The paper also proposes that retail investors are prevented from using credit to buy cryptos:


“So, we are exploring whether it would be appropriate to restrict firms from accepting credit as a means for consumers to buy cryptoassets. We are considering a range of restrictions, including restricting the use of credit cards to directly buy cryptoassets, and using a credit line provided by an e-money firm to do so.”


Once again, a very wise suggestion.


Sections on staking and DeFi are less well-defined, reflecting the regulator’s lack of understanding of these activities. Under DeFi, the ambition is to “… achieve the same regulatory outcomes for the same activity”, which is superficially attractive but probably impossible to achieve practically. Driving DeFi protocols into unregulated jurisdictions would be the same mistake the FCA has made in driving much of the private credit business out of the regulated sphere, raising not lowering the risks to financial stability.

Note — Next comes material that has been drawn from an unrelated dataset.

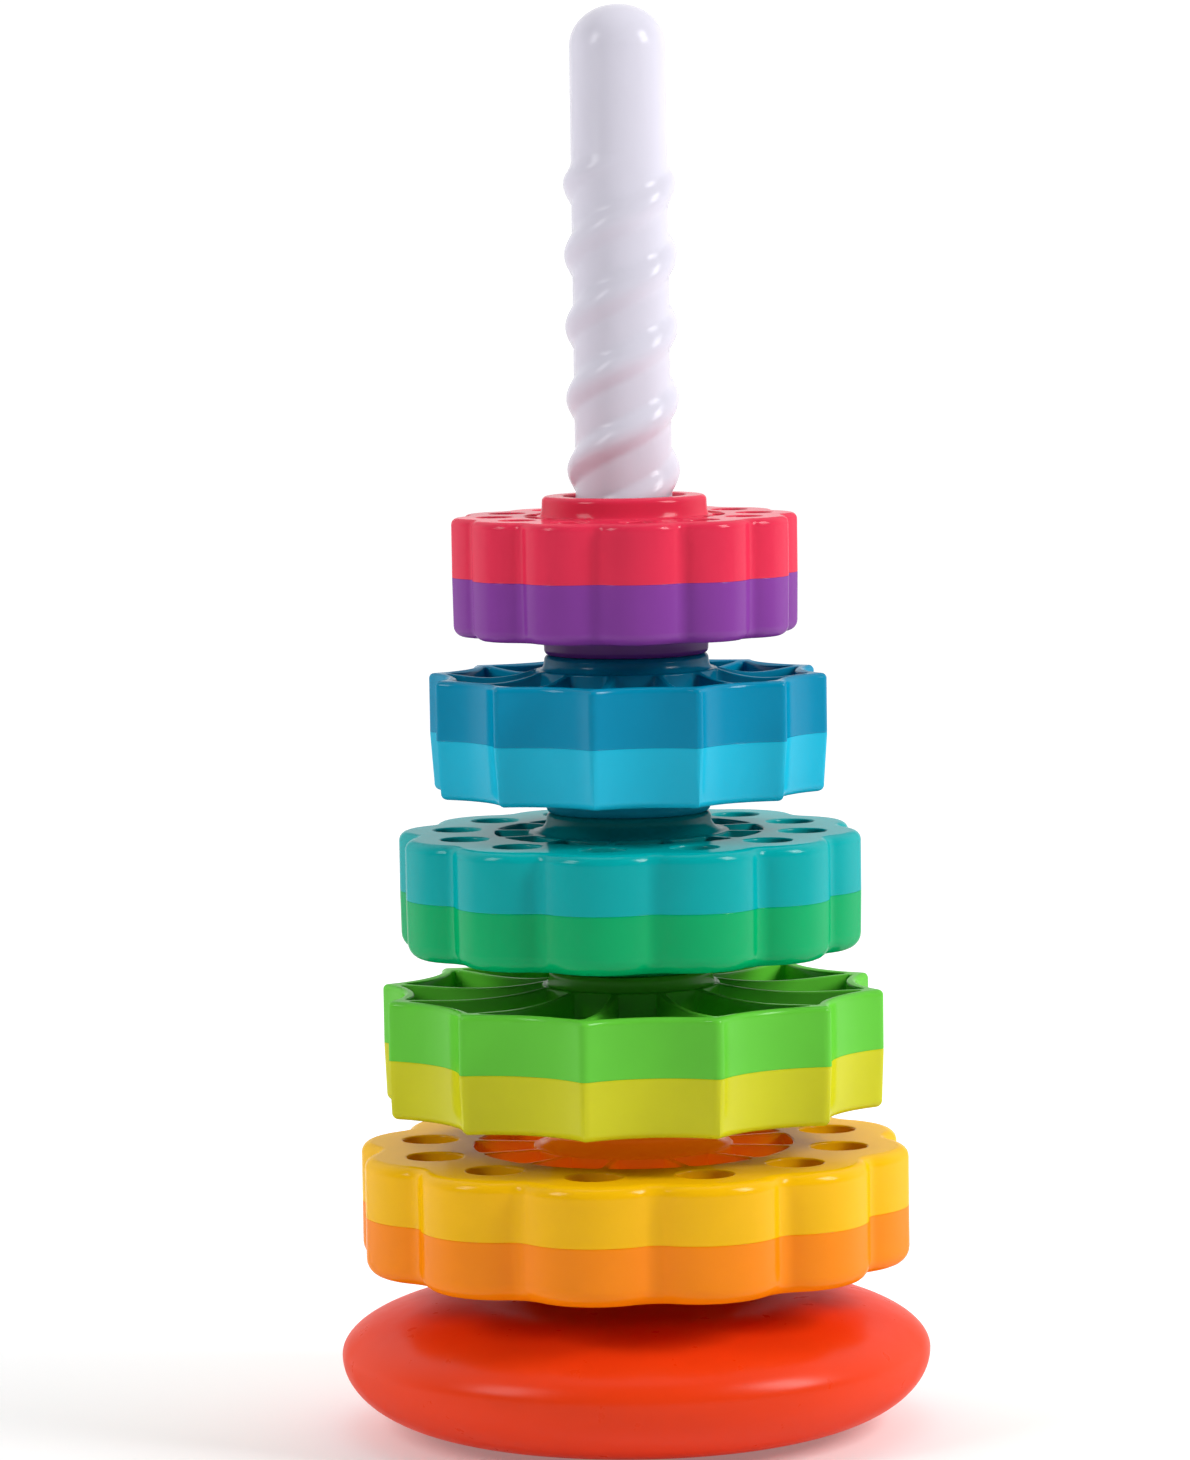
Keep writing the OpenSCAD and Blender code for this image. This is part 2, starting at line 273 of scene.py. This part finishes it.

The conclusion is positive:


“Our aim is to achieve an appropriate degree of consumer protection, enhance market integrity, support effective competition whilst facilitating international competitiveness and encouraging growth as far as reasonably possible. We welcome feedback as to whether the policy proposals achieve an appropriate level.”


The crypto revolution is about to get a kick-start in the UK. If this happens on her watch, Reeves may become one of the greatest Chancellors the UK has ever had, and good for her.